Pompeo did at one point seemed to rule out a Senate run. But in one of a slew of recent interviews with Kansas news organizations, he nodded to his evangelical Christian beliefs in suggesting he might change his mind. “I try to just avoid ruling things out when there’s others who are in control,” Pompeo said. “The Lord will get me to the right place.”
In several of his interviews, Pompeo has stressed that he wants the State Department to recruit more from the American heartland. “I don’t just want folks working here who come from Washington or Boston or New York,” he told one outlet.

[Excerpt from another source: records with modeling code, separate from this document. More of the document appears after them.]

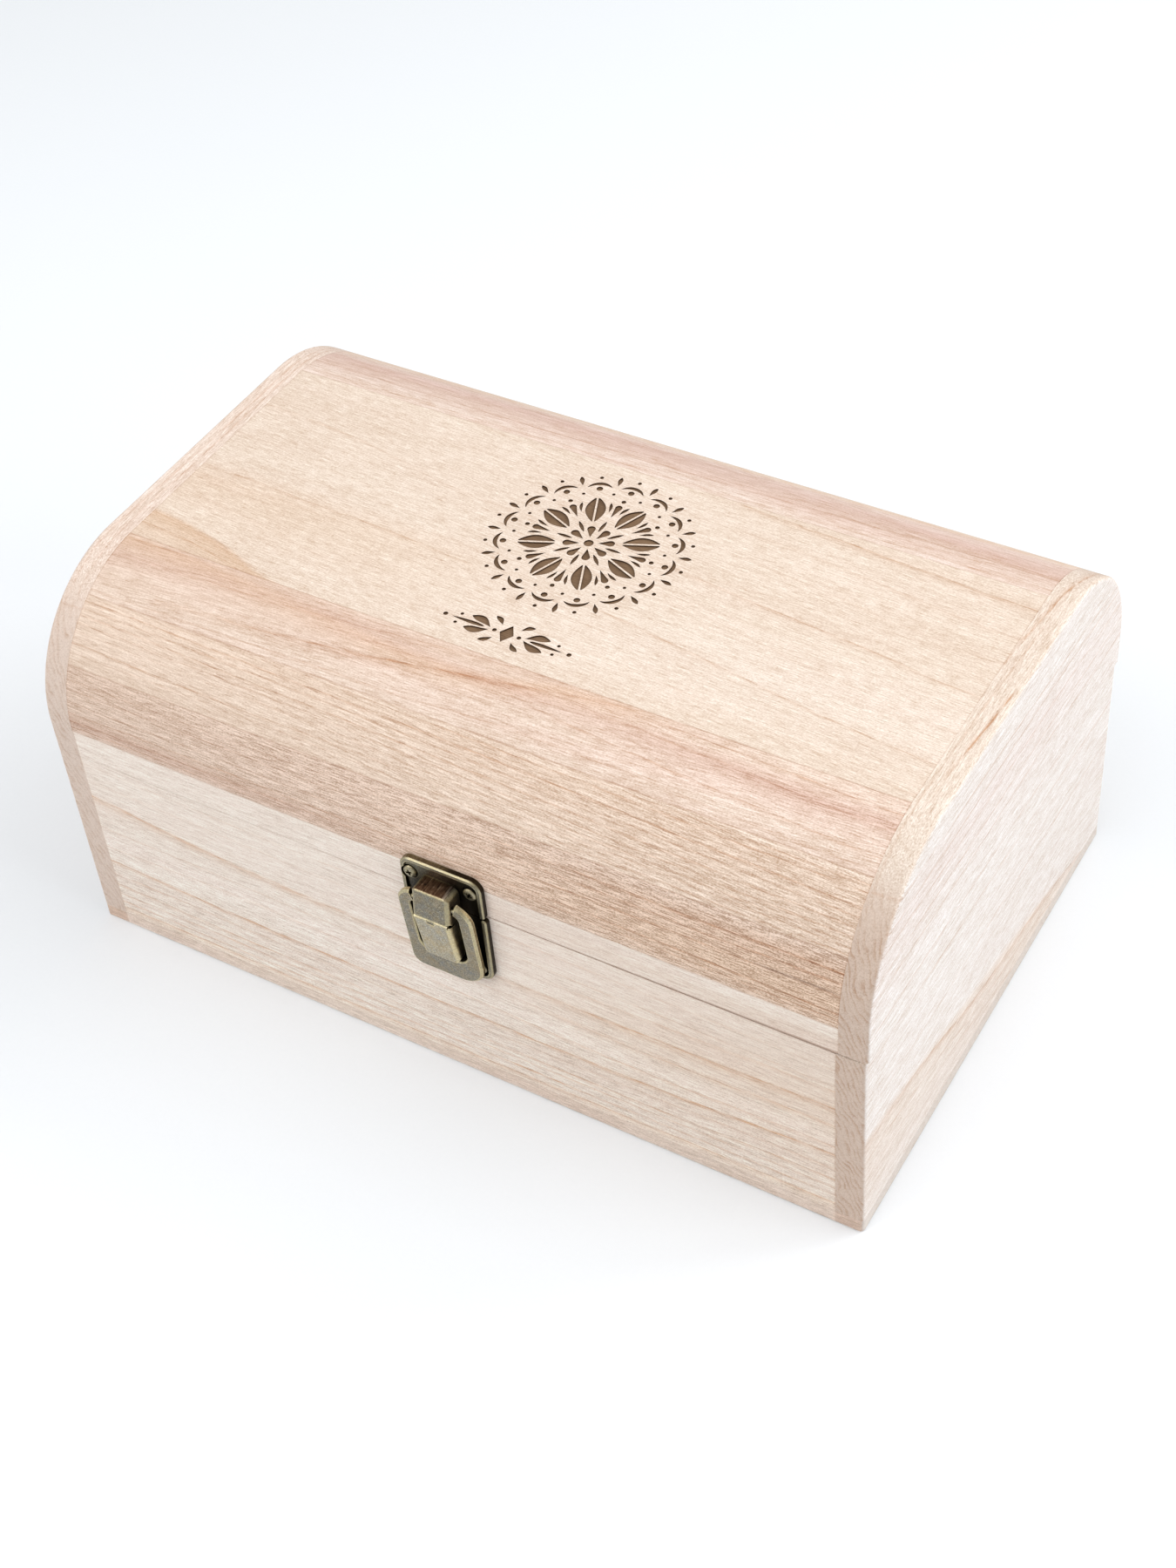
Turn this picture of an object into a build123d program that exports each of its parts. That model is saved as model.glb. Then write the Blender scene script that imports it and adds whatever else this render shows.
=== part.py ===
from build123d import *
import os
from math import acos, atan, atan2, cos, degrees, sin, radians, sqrt

# Dome-top keepsake chest in pale wood: a box-jointless carcass of glued boards,
# a lid with a quarter-round front and rear made of bevelled staves, two rear
# butt hinges and a cast brass clasp.  Millimetres, +Z up.  Origin: centre of
# the underside.  Front is -Y.

# ---------------------------------------------------------------- dimensions
L = 310.0            # length of the base, X
D = 200.0            # depth, Y
H = 150.0            # height, Z
T = 10.0             # board thickness of walls, ends and lid
T_BOTTOM = 6.0       # thickness of the bottom panel, glued on under the walls
R_DOME = 50.0        # outer radius of the front and rear round of the lid
Z_DOME = H - R_DOME  # height where the round starts
Z_BASE_TOP = 86.60   # top edge of the base
SEAM_LEFT = 0.12     # gap under the lid at the left end
SEAM_RIGHT = 0.87    # gap under the lid at the right end: the lid is slightly warped
LID_EXTRA = 0.9      # the lid is this much longer than the base, on the right
EDGE_R = 1.5         # rounding of the outer edges of the end boards
FRONT_ANGLES = (29.3, 58.0)    # joints between the front staves
REAR_ANGLES = (60.0, 30.0)     # joints between the rear staves
Z_FRONT_RAIL = 99.0  # joint between the lid's front rail and the first stave
Z_REAR_RAIL = 100.0
Y_TOP_FRONT = -51.0  # front and rear joints of the flat top board
Y_TOP_REAR = 52.0

# clasp
LX = 6.4             # centre of the plates along X
NX = 5.65            # centre of the nose, tongue, ring and screws: they sit a little to the left
LOW_SHIFT = 0.4      # the lower plate sits this much further right
PLATE_HALF = 15.4
PLATE_T = 2.2        # thickness at the rim
PLATE_FLOOR = 1.2    # thickness inside the rim
RIM_W = 1.6
PLATE_R = 4.5        # outer corner radius
PLATE_TOP = 103.5
UPPER_SEAM = 86.72
LOWER_SEAM = 86.20
PLATE_BOTTOM = 56.5
SCREW_DX = 11.4      # half spacing of the plate screws
SCREW_Z_UP = 96.5
SCREW_Z_LOW = 60.9
NOSE_HALF = 7.15
NOSE_R = 2.0         # rounding of the front edges of the nose and tongue
NOSE_R_END = 0.9     # the same along the nose's top and the tongue's bottom
NOSE_TOP_Z, NOSE_TOP_D = 97.3, 8.1
RIDGE_Z, RIDGE_D = 85.25, 9.6
TONGUE_Z, TONGUE_D = 65.0, 6.55
HINGE_D = 8.75       # tongue hinge axis: distance from the wall
HINGE_Z = 85.25
KNUCKLE_R = 0.85
TONGUE_PIN_R = 0.45
RUN = 0.05           # running clearance on a radius
RING_PIVOT_Z, RING_PIVOT_D = 91.5, 6.3
RING_TILT = 5.0      # the hanging ring leans in towards the lower plate
RING_HALF = 14.2
RING_SIDE = 5.0
RING_DROP = 37.7     # pivot to outer bottom edge
RING_BAR = 10.0
RING_HEAD = 2.8      # the arms' height above the pivot
RING_T = 1.8
RING_END = 7.4       # where the arms end beside the nose
TRUNNION_R = 0.75
KEEPER = (2.4, 71.0, 78.0, 4.8)   # half width, low z, high z, protrusion

# rear hinges
HX = (-92.0, 92.0)   # hinge centres
LEAF_W = 30.0
LEAF_T = 1.0
BARREL_R = 2.2
BARREL_GAP = 0.1     # barrel to rear face
HINGE_AXIS_Z = 86.70
LEAF_LOW = 74.4
LEAF_HIGH = 98.6
PIN_R = 1.1

YF = -D / 2
YR = D / 2
X0 = L / 2
XI = X0 - T
XL1 = X0 + LID_EXTRA      # right face of the lid
XLI = XL1 - T
AY = YR + BARREL_GAP + BARREL_R   # rear hinge axis, Y
SEAM_Z0 = Z_BASE_TOP + SEAM_LEFT

os.makedirs("parts", exist_ok=True)


# ---------------------------------------------------------------- helpers
def box(x0, x1, y0, y1, z0, z1):
    return Pos((x0 + x1) / 2, (y0 + y1) / 2, (z0 + z1) / 2) * Box(x1 - x0, y1 - y0, z1 - z0)


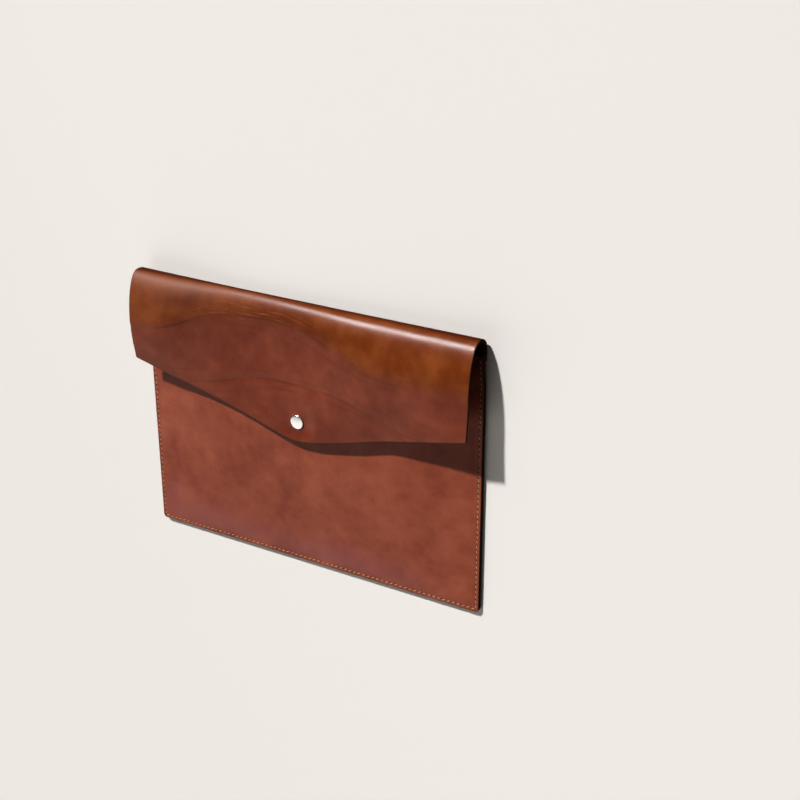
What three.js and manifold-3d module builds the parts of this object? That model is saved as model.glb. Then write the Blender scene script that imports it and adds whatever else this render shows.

Pompeo’s suggestion that State Department staffers aren’t representative of the U.S. population appears to be based on flawed data, but nonetheless it’s the type of message that could play well with the Republican base.
Pompeo’s religious references, devotion to Trump and willingness to push back at lawmakers could also burnish his credentials with the GOP base, which continues to cheer the president, analysts say. Last week, in response to a question from a Christian news outlet, Pompeo said it’s “possible” that Trump is today’s version of the Bible’s Queen Esther, destined to protect the Jewish people from Iran.
“If you’re Mike Pompeo, and you think that you are the natural heir to the Trump base, what does that mean?” asked Philippe Reines, a longtime Clinton aide. “It doesn’t mean playing nice with Congress. It doesn’t mean playing by the rules. It doesn’t mean being a good witness or a forthright witness or running a responsive department.
“The guy is ambitious,” Reines said. “He’s a political player.”